Fantastic food and drink
Along with beer, German cuisine is another reason it’s such a popular country to visit and live in. Who can say no to delicious bratwursts, crispy schnitzel, käsespätzle, and so many other famous German dishes?
Along with traditional foods, cities like Berlin and Hamburg are also home to burgeoning multicultural food scenes, drawing on international influences and innovative new preparation and presentation techniques.
And although it’s the beer that gets all the glory, Germany also produces wonderful wine. Coming primarily from regions along the Rhine River, Riesling is arguably the most famous German wine.
They have an excellent rail system
With speedy modern trains and comprehensive routes and networks, traveling by train is the best way to get between cities and countries in Europe. And Germany has one of the best rail systems on the continent.
Traveling at up to 320 km/hour, the high-speed InterCity Express trains that connect cities around Germany are some of the most popular ways to travel. You can travel on more luxurious outfits or opt for cheaper tickets. Not only is it an efficient and affordable way to travel, but you can also enjoy stunning views along the route.
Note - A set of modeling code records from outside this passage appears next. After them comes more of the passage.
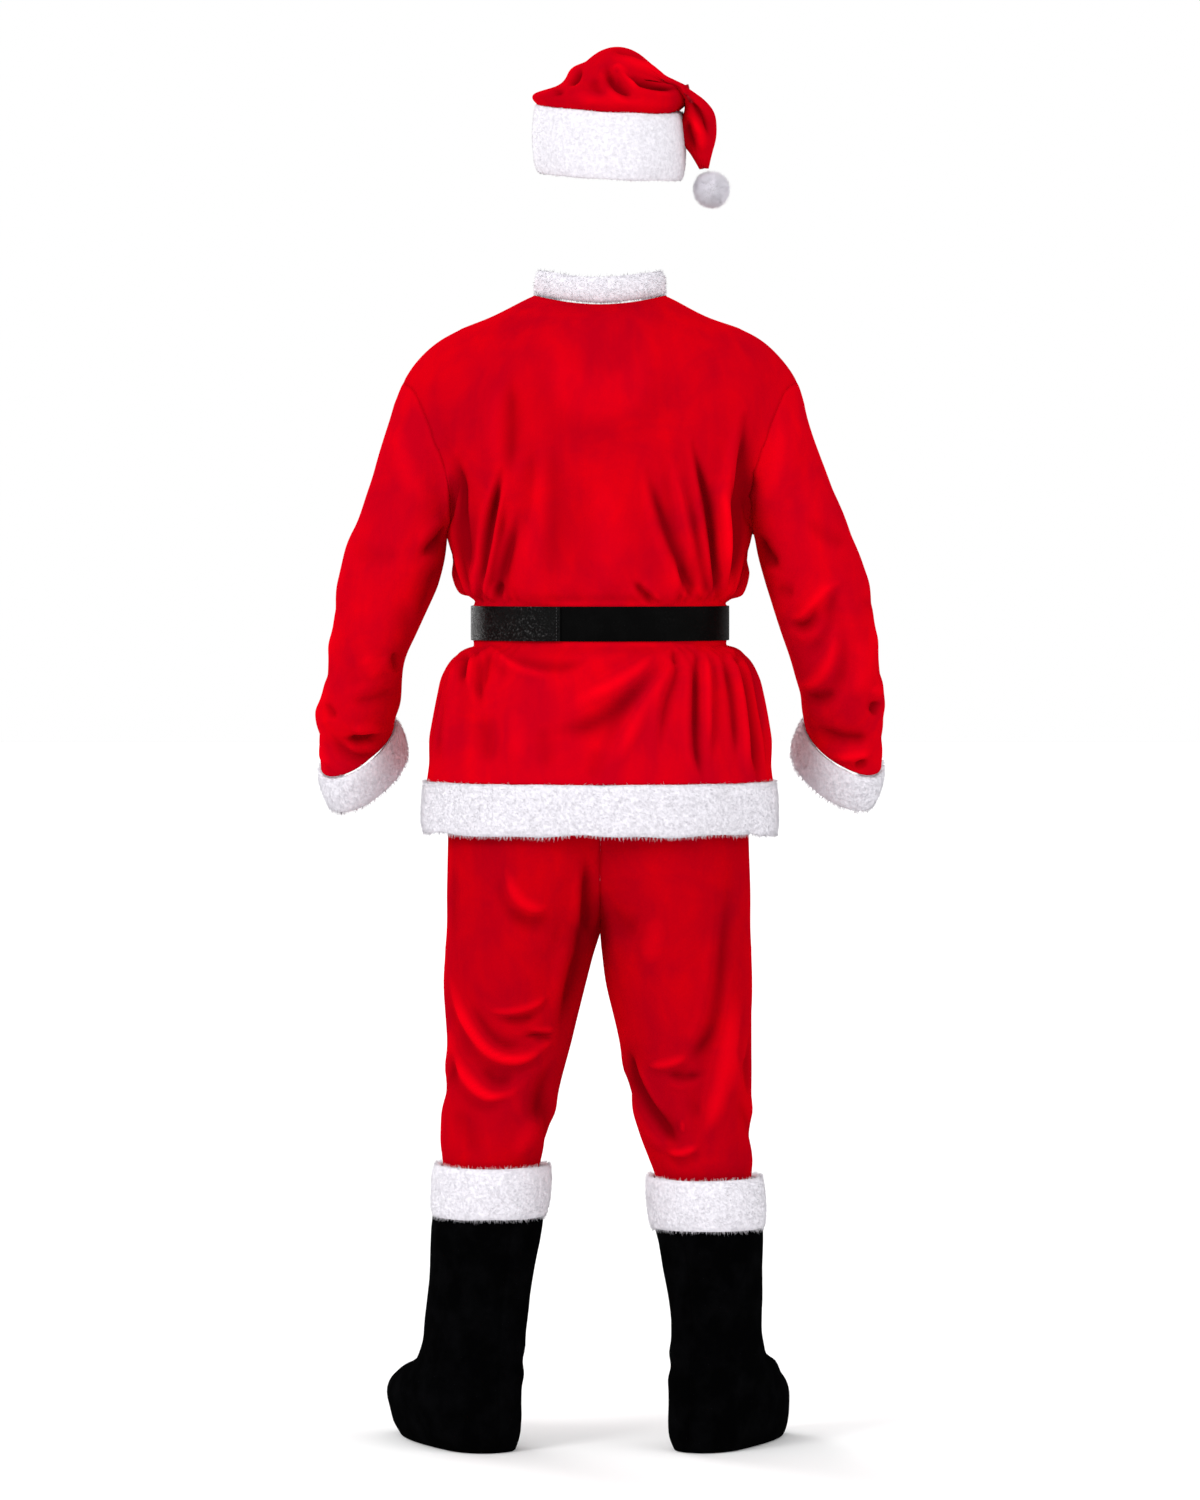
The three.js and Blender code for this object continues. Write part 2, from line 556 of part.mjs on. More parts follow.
function waistPoint(angle, out, height) {
  const turned = ((angle % 360) + 360) % 360;
  const back = turned <= 180;
  const share = back ? 1 - turned / 90 : (turned - 270) / 90;
  const p = ringPoint({ ...waist, height }, share, back ? 1 : -1);
  const normal = new THREE.Vector2(p.x / waist.half ** 2,
    p.y / (back ? waist.back : waist.front) ** 2).normalize();
  return new THREE.Vector3(p.x + normal.x * out, p.y + normal.y * out, p.z);
}

// How far the strap lies off the jacket: over the front strip, and over the other strap.
function strapOut(angle, lapped) {
  const front = Math.abs((((angle % 360) + 360) % 360) - 270);
  return 0.6 + 3.6 * (1 - THREE.MathUtils.smoothstep(front, 19, 29)) + 2.5 * lapped;
}

function strap(from, to, lapAt) {
  const steps = Math.round((to - from) / 5);
  const line = (height, extra) => {
    const row = [];
    for (let i = 0; i <= steps; i += 1) {
      const angle = mix(from, to, i / steps);
      row.push(waistPoint(angle, strapOut(angle, lapAt(angle)) + extra, height));
    }
    return row;
  };
  const face = (extra) => [line(beltBottom, extra), line(beltTop, extra)];
  return slab({ outer: face(beltThickness), inner: face(0) }, 1);
}

function buckleGeometry() {
  const [w, h, bar, prong] = [33, 29, 7, 2.6];
  const corner = 5;
  const outline = [];
  for (const [x, z, start] of [[1, 1, 0], [-1, 1, 90], [-1, -1, 180], [1, -1, 270]]) {
    for (let i = 0; i <= 3; i += 1) {
      const turned = rad(start + 30 * i);
      outline.push(new THREE.Vector2(x * (w - corner) + corner * Math.cos(turned),
        z * (h - corner) + corner * Math.sin(turned)));
    }
  }
  const shape = new THREE.Shape(outline);
  for (const side of [1, -1]) {
    const hole = new THREE.Path();
    hole.moveTo(-w + bar, side * prong);
    hole.lineTo(w - bar, side * prong);
    hole.lineTo(w - bar, side * (h - bar));
    hole.lineTo(-w + bar, side * (h - bar));
    hole.closePath();
    shape.holes.push(hole);
  }
  const geometry = new THREE.ExtrudeGeometry(shape, {
    depth: 3.5, bevelEnabled: false, curveSegments: 5 });
  geometry.rotateX(Math.PI / 2);
  const outermost = waist.front + strapOut(270, 1) + beltThickness + 0.5;
  geometry.translate(0, -outermost, (beltBottom + beltTop) / 2 - neckHeight);
  return geometry;
}

// ---- trousers -----------------------------------------------------------------------------
function trouserPoint(row, u, side, face) {
  const meets = row.middle < row.half;
  const last = meets ? Math.acos(-row.middle / row.half) : Math.PI;
  const angle = u * last;
  const depth = face > 0 ? row.back : row.front;
  let out = 0;
  for (const f of TROUSER_FOLDS) {
    const t = (row.height - f.low) / (f.high - f.low);
    if (f.side === side && (f.face === 'back') === (face > 0) && t > 0 && t < 1) {
      const off = THREE.MathUtils.radToDeg(angle) - mix(f.lowAngle, f.highAngle, t);
      out += f.depth * bell(off / f.width) * Math.sin(Math.PI * t);
    }
  }
  const edge = Math.sin(Math.PI * u);
  out *= Math.min(1, 3 * edge);
  const x = row.middle + (row.half + out) * Math.cos(angle);
  return at(side * Math.max(0, x), face * (depth + out) * Math.sin(angle) + row.shift,
    row.height);
}

function trouserSheet(rows, side, face) {
  const grid = rows.map((row) => {
    const line = [];
    for (let i = 0; i <= quarterColumns; i += 1) {
      line.push(trouserPoint(row, i / quarterColumns, side, face));
    }
    return line;
  });
  return { grid: grid.reverse(), ring: false, turn: side * face };
}

function waistbandSheet() {
  const row = TROUSERS_LEFT[0];
  const section = { half: row.half, back: row.back, front: row.front };
  const grid = [0.3, waistbandHeight].map((up) => {
    const line = [];
    const count = 4 * quarterColumns;
    for (let i = 0; i < count; i += 1) {
      const angle = (2 * Math.PI * i) / count;
      const depth = Math.sin(angle) > 0 ? section.back : section.front;
      line.push(at(section.half * Math.cos(angle), depth * Math.sin(angle), row.height + up));
    }
    return line;
  });
  return { grid, ring: true, turn: 1 };
}

// ---- boot covers --------------------------------------------------------------------------
// `u` runs 0..1 from the back seam to the front seam; `out` is 1 on the outer side of the foot.
function bootPoint(row, u, side, out) {
  const angle = u * Math.PI;
  const along = Math.cos(angle) > 0 ? row.heel : row.toe;
  const forward = -along * Math.cos(angle);
  const broad = row.half * Math.sin(angle) ** 0.85;
  const widen = forward > 0 ? 1 + 0.1 * Math.sin(Math.PI * Math.min(1, forward / 200)) : 1;
  const turned = rad(toeOut);
  const across = out * broad * widen;
  return at(
    side * (row.x + forward * Math.sin(turned) + across * Math.cos(turned)),
    row.y - forward * Math.cos(turned) + across * Math.sin(turned),
    row.height);
}

function bootSheet(rows, side, out) {
  const grid = rows.map((row) => {
    const line = [];
    for (let i = 0; i <= bootColumns; i += 1) {
      line.push(bootPoint(row, i / bootColumns, side, out));
    }
    return line;
  });
  return { grid, ring: false, turn: -side * out };
}

function bootCuffSheet(rows, side) {
  const top = rows.at(-1);
  const grid = BOOT_CUFF.map((level) => {
    const line = [];
    const count = 2 * bootColumns;
    for (let i = 0; i < count; i += 1) {
      const angle = (2 * Math.PI * i) / count;
      line.push(at(side * (top.x - 0.06 * level.above) + level.half * Math.cos(angle),
        top.y + (level.half + 3) * Math.sin(angle), top.height + level.above));
    }
    return line;
  });
  return { grid, ring: true, turn: 1 };
}

// ---- hat ----------------------------------------------------------------------------------
function bandPoint(angle, up, out) {
  const x = (bandHalf.x + out) * Math.cos(angle);
  const y = (bandHalf.y + out) * Math.sin(angle);
  const z = up + x * Math.tan(rad(bandTilt.side)) - y * Math.tan(rad(bandTilt.back));
  return at(bandMiddle.x + x, y, bandMiddle.height + z);
}

function hatSheet() {
  const foot = [];
  for (let i = 0; i < hatColumns; i += 1) {
    foot.push(bandPoint((2 * Math.PI * i) / hatColumns, bandHalf.height + 0.6, -2));
  }
  const cone = HAT.map((row) => {
    const line = [];
    for (let i = 0; i < hatColumns; i += 1) {
      const angle = (2 * Math.PI * i) / hatColumns;
      const reach = (1 + Math.cos(angle)) / 2;
      const deep = Math.sin(angle);
      line.push(at(mix(row.bX, row.aX, reach), row.midY + row.depth * deep,
        mix(row.bH, row.aH, reach)));
    }
    return line;
  });
  return { grid: [foot, ...cone], ring: true, turn: 1 };
}

function bandSheet() {
  const grid = BAND.map((row) => {
    const line = [];
    for (let i = 0; i < 2 * hatColumns; i += 1) {
      line.push(bandPoint((Math.PI * i) / hatColumns, bandHalf.height * row.up, row.out));
    }
    return line;
  });
  return { grid, ring: true, turn: 1 };
}

// ---- assembly -----------------------------------------------------------------------------
const finish = (color, roughness, metalness = 0) => (
  new THREE.MeshStandardMaterial({ color, roughness, metalness }));
const finishes = {
  velour: () => finish(0xc8001a, 0.85),
  plush: () => finish(0xf2f0f4, 0.95),
  black: () => finish(0x060606, 0.95),
  leather: () => finish(0x0a0a0a, 0.25),
  elastic: () => finish(0xb80018, 0.9),
  metal: () => finish(0xd8b45a, 0.3, 1),
};

const suit = new THREE.Group();
suit.name = 'santa_suit';

function add(name, geometry, look) {
  const mesh = new THREE.Mesh(geometry, finishes[look]());
  mesh.name = name;
  suit.add(mesh);
}

// Jacket and sleeves share their seams.
const sleeveLeft = sleeveSheet(SLEEVE_LEFT, 1);
const sleeveRight = sleeveSheet(SLEEVE_RIGHT, -1);
const jacket = {
  jacket_back: bodySheet(1, -1, 1, halfColumns),
  jacket_front_right: bodySheet(-1, 0, -1, halfColumns / 2),
  jacket_front_left: bodySheet(0, 1, -1, halfColumns / 2),
  sleeve_left: sleeveLeft,
  sleeve_right: sleeveRight,
};
const jacketNormals = sharedNormals(Object.values(jacket));
for (const [name, sheet] of Object.entries(jacket)) {
  add(name, wall(sheet, jacketNormals, cloth), 'velour');
}

function addAlone(name, sheet, thickness, look) {
  add(name, wall(sheet, sharedNormals([sheet]), thickness), look);
}

addAlone('cuff_left', cuffSheet(sleeveLeft, 1), furWall, 'plush');
addAlone('cuff_right', cuffSheet(sleeveRight, -1), furWall, 'plush');
addAlone('hem_trim', hemSheet(), furWall, 'plush');
addAlone('neck_trim', neckSheet(), furWall - 1, 'plush');
add('front_trim', slab(frontTrim(), 1), 'plush');

const lap = (from, width) => (angle) => THREE.MathUtils.smoothstep(angle, from, from + width);
add('belt_strap_left', strap(beltPieces.left.from, beltPieces.left.to,
  lap(beltPieces.left.lapFrom, 14)), 'leather');
add('belt_strap_right', strap(beltPieces.right.from, beltPieces.right.to,
  lap(beltPieces.right.lapFrom - 16, 14)), 'leather');
add('buckle', buckleGeometry(), 'metal');

const trousers = {
  trousers_back_left: trouserSheet(TROUSERS_LEFT, 1, 1),
  trousers_front_left: trouserSheet(TROUSERS_LEFT, 1, -1),
  trousers_back_right: trouserSheet(TROUSERS_RIGHT, -1, 1),
  trousers_front_right: trouserSheet(TROUSERS_RIGHT, -1, -1),
};
const trouserNormals = sharedNormals(Object.values(trousers));
for (const [name, sheet] of Object.entries(trousers)) {
  add(name, wall(sheet, trouserNormals, cloth), 'velour');
}
addAlone('trousers_waistband', waistbandSheet(), cloth + 0.5, 'elastic');

for (const [word, rows, side] of [['left', BOOT_LEFT, 1], ['right', BOOT_RIGHT, -1]]) {
  const outer = bootSheet(rows, side, 1);
  const inner = bootSheet(rows, side, -1);
  const normals = sharedNormals([outer, inner]);
  add(`boot_${word}_outer`, wall(outer, normals, bootCloth), 'black');
  add(`boot_${word}_inner`, wall(inner, normals, bootCloth), 'black');
  addAlone(`boot_cuff_${word}`, bootCuffSheet(rows, side), bootCuffWall, 'plush');
}

addAlone('hat_crown', hatSheet(), cloth, 'velour');
addAlone('hat_band', bandSheet(), furWall, 'plush');
const pompom = new THREE.SphereGeometry(pompomRadius, 18, 12);
const tip = HAT.at(-1);
pompom.translate((tip.aX + tip.bX) / 2 - 9, tip.midY + 1,
  tip.aH - pompomRadius - 0.8 - neckHeight);
add('hat_pompom', pompom, 'plush');

export default suit;
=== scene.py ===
"""Santa suit: hat, belted jacket, trousers and boot covers, worn and seen from behind."""

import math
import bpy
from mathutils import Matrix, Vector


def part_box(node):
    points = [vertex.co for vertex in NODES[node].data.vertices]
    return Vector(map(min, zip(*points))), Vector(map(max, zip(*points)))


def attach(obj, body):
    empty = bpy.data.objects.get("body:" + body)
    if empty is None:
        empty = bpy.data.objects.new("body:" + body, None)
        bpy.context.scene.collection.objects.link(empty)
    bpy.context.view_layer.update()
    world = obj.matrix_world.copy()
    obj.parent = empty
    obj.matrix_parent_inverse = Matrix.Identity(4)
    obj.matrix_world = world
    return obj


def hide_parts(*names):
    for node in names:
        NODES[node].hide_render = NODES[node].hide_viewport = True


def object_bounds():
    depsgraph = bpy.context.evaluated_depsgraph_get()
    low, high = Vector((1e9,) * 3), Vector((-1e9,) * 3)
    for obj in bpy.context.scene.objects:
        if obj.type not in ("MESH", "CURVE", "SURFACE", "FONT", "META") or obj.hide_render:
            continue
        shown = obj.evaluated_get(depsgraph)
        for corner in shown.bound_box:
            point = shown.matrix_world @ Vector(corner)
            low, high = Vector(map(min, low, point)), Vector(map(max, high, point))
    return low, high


bl_info = {
    "name": "Santa suit",
    "version": (1, 0, 0),
    "blender": (4, 5, 0),
    "location": "View3D > Sidebar > Santa suit",
    "description": "Builds a worn red velour suit with white plush trim",
    "category": "Object",
}

import bmesh
import bpy
import numpy as np
from bpy.props import FloatProperty, FloatVectorProperty, IntProperty, PointerProperty
from mathutils import Vector, noise
from mathutils.bvhtree import BVHTree
from mathutils.kdtree import KDTree

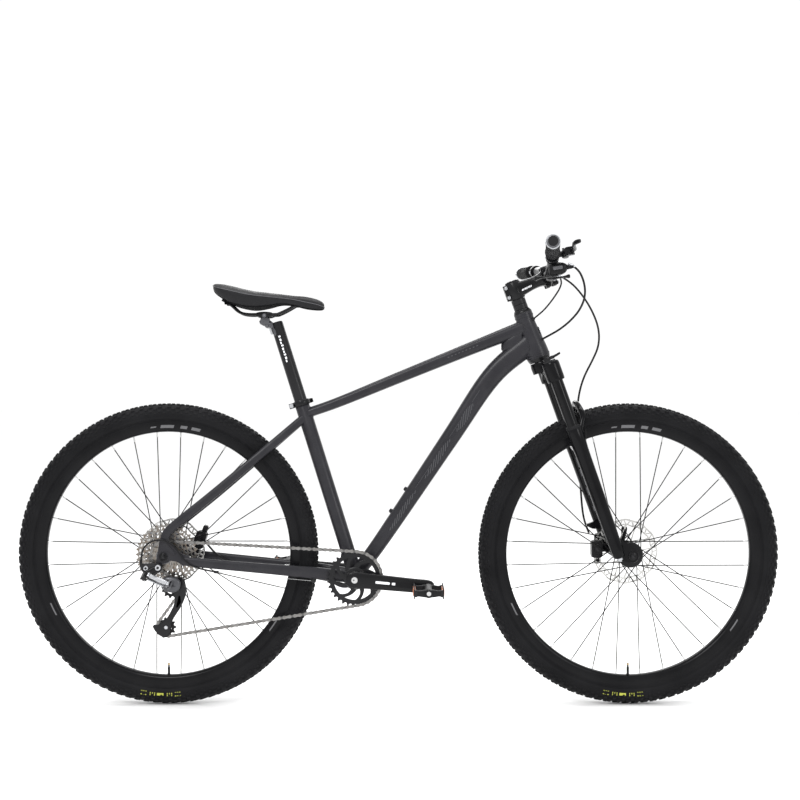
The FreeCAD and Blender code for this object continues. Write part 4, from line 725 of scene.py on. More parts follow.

Some of the most scenic train routes include the Rhine Valley and traveling from Munich to the Neuschwanstein Castle.
They are open and honest about the history of their country
There’s nothing cooler than doing what’s right and acknowledging and atoning for mistakes. While many countries prefer to hide their dirty laundry and past atrocities, like genocide or slavery, Germany works hard to be frank, open, and endlessly apologetic about the wrongs of their country.
Most notably, this applies to the Nazi Party and the Holocaust. Information about the Holocaust and the past atrocities of their country is taught from an early age to German schoolchildren, to prevent it from being a taboo subject or to gloss over what happened. By constantly working to atone for their past so it never happens again, Germany lays the groundwork to be a better country in the future.